The James Mpanza House is a simple house in Orlando near Johannesburg, South Africa. James Mpanza was a champion for the rights of black South Africans to have homes. He and his family lived in this house and it was also a place of public meetings and informal courts.
Description
James Mpanza's house is a single-storey brick building on Hlatywayo Street in Orlando, Soweto.
Mpanza had worked at a solicitors' office before he was convicted of fraud and murder. His death sentence was reprieved but until 1925 he was in jail, where he became an unofficial preacher. He was released on parole to mark a visit by Edward, Prince of Wales.[1] He moved in the 1930s to this house, where he founded the Sofasonke Party in 1935 and with a message of "Housing and Shelter for All" he was elected to the Orlando Advisory Board in 1936. He married Julia Mngomezulu in 1939 and they were to have six children.

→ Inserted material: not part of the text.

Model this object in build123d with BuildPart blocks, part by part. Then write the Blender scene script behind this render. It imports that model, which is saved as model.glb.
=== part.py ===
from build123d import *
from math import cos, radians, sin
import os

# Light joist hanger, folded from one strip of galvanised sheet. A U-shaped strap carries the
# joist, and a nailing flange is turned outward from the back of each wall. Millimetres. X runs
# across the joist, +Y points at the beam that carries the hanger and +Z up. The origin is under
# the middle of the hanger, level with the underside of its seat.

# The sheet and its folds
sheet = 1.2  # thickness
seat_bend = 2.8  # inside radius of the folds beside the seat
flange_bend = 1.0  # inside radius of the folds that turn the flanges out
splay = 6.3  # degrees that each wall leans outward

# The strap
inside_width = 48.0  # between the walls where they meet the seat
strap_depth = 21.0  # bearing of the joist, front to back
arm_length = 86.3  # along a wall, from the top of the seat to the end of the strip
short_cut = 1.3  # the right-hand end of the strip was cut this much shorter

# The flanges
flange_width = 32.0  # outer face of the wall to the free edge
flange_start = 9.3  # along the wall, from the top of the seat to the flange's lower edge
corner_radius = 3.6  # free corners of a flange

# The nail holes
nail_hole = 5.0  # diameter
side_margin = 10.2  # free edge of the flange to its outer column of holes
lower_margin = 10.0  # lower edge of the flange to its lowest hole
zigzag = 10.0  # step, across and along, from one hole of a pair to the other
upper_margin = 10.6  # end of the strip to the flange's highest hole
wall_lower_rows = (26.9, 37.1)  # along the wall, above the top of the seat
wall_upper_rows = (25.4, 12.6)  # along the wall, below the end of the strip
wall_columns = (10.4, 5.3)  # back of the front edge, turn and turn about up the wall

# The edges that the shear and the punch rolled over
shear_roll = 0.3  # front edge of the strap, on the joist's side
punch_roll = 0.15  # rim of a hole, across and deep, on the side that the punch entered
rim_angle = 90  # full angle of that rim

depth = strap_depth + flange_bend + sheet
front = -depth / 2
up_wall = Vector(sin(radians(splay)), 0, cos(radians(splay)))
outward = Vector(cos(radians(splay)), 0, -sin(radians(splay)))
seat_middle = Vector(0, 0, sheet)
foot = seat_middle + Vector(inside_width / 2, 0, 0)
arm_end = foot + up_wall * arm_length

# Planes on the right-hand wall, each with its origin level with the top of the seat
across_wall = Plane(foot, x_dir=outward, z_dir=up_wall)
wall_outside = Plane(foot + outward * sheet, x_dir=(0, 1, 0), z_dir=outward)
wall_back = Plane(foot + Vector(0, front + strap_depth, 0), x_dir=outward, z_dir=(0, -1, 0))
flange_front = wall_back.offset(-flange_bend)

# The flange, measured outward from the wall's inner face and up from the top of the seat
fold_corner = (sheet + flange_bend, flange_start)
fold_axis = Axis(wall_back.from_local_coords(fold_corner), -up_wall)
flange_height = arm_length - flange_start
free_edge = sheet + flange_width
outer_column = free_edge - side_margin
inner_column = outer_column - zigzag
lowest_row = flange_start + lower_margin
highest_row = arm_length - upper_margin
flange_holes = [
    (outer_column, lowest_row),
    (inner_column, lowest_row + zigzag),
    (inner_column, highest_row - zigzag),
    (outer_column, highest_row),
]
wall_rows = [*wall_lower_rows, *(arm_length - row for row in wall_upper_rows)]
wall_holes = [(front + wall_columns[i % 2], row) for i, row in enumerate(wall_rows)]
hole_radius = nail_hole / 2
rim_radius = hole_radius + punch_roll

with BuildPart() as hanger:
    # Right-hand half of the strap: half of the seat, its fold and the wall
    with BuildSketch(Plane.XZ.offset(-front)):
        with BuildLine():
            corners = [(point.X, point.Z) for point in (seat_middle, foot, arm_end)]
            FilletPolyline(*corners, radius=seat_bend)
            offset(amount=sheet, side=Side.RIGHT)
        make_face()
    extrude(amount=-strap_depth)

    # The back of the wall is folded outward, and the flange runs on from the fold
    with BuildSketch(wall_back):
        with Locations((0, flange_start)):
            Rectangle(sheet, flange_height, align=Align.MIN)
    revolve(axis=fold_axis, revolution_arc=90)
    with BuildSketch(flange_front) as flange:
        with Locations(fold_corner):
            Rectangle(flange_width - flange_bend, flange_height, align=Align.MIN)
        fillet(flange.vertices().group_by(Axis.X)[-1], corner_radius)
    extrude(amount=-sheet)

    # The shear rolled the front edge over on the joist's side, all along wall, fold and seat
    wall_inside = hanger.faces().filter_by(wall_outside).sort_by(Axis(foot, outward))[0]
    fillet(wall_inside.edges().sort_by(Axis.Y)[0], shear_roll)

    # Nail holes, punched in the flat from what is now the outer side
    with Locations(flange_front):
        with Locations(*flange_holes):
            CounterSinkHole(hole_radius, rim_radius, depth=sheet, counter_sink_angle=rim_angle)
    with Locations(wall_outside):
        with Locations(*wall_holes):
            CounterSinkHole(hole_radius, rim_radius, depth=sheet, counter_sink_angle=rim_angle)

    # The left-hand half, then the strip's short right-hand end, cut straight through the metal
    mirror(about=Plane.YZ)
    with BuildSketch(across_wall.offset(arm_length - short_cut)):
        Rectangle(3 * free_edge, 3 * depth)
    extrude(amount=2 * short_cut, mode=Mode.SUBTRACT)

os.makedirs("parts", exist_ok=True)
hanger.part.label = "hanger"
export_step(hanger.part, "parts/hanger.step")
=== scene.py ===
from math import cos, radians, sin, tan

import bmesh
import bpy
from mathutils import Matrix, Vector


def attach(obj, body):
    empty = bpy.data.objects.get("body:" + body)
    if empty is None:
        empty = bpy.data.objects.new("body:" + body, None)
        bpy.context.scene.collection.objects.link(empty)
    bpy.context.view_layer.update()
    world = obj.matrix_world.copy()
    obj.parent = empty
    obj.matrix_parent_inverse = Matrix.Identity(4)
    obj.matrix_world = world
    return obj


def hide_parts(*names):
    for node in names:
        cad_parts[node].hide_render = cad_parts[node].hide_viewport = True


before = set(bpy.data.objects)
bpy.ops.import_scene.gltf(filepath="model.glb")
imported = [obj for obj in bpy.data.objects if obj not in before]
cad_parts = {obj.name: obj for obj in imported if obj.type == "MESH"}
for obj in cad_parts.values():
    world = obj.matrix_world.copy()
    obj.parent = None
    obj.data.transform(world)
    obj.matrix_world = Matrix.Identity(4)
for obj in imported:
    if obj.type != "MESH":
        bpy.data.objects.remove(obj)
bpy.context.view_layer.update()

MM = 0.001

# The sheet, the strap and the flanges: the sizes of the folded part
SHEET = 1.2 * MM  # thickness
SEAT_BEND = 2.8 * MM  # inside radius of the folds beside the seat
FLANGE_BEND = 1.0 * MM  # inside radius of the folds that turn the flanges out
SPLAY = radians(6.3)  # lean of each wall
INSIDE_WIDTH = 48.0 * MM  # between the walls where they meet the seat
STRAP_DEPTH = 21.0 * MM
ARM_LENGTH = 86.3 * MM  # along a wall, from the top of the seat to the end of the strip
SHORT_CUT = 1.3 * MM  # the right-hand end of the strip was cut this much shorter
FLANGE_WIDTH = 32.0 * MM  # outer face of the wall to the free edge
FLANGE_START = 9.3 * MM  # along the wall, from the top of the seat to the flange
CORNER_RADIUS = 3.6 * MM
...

Mpanza held public meetings at his home in Orlando[2] and in April 1944 he persuaded 8,000 people to go and make a new squatter camp[3] called Sofasonke Township with himself as self declared mayor. By 1946 there were 20,000 people there and Mpanza was organising a police force for the squatters.[1]

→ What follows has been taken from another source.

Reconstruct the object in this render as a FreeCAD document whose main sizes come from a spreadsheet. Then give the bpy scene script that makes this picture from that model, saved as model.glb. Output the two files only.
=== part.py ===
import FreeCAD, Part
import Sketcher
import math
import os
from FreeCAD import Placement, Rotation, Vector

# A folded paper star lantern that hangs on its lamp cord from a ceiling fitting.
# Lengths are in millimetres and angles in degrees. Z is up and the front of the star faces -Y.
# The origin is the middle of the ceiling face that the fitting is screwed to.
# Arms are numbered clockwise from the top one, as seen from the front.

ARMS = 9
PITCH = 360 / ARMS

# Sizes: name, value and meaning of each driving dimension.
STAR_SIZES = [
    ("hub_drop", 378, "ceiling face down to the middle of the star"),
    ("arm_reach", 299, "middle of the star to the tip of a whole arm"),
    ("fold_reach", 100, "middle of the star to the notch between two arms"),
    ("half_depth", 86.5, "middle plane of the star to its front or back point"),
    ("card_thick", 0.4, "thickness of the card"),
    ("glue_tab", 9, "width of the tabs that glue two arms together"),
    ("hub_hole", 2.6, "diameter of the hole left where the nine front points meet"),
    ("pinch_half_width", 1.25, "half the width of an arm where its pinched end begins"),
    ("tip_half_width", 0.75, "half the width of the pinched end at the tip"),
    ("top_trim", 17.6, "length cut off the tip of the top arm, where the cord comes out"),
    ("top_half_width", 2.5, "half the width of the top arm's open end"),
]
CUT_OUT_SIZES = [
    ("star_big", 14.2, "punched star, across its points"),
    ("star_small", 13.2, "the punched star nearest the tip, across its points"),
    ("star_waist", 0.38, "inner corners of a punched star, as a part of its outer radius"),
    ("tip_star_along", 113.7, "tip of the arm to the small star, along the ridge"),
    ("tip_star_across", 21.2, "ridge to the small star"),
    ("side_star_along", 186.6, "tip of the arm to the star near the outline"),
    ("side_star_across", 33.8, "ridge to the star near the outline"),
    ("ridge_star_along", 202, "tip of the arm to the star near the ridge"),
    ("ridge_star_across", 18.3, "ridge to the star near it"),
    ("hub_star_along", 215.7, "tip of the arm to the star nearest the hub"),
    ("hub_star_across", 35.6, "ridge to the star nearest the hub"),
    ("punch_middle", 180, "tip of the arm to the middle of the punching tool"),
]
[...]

Mpanza also operated an informal court at his Orlando home where parents could bring their wayward children. He was known as a man of discipline and he would decide and arrange corporal punishment for the guilty. This was not taking the law entirely into his own hands as if the case was serious then it would be referred to the police. However the later growth of vigilante courts of "makgotla" that were common in Soweto are thought to have been derived from the examples made at Mpanza's house.[1]
Conditions were poor and the death of his son, Dumisani, was thought to be caused by the lack of a medical service.[1] Mpanza had led the land invasion that resulted in the founding of modern Soweto[4] and he was known as 'the father of Soweto'.[3]
He was given an uplifting large civic funeral when he died in 1970 and he was buried in Doornkop cemetery. The "traditional courts" or makgotla that operate today in Soweto are thought to have derived from the "parents courts" that Mpanza operated at his own house.[1] The James Mpanza House where his family lived after his death was given a blue plaque to mark his contribution to the history of South Africa.[2]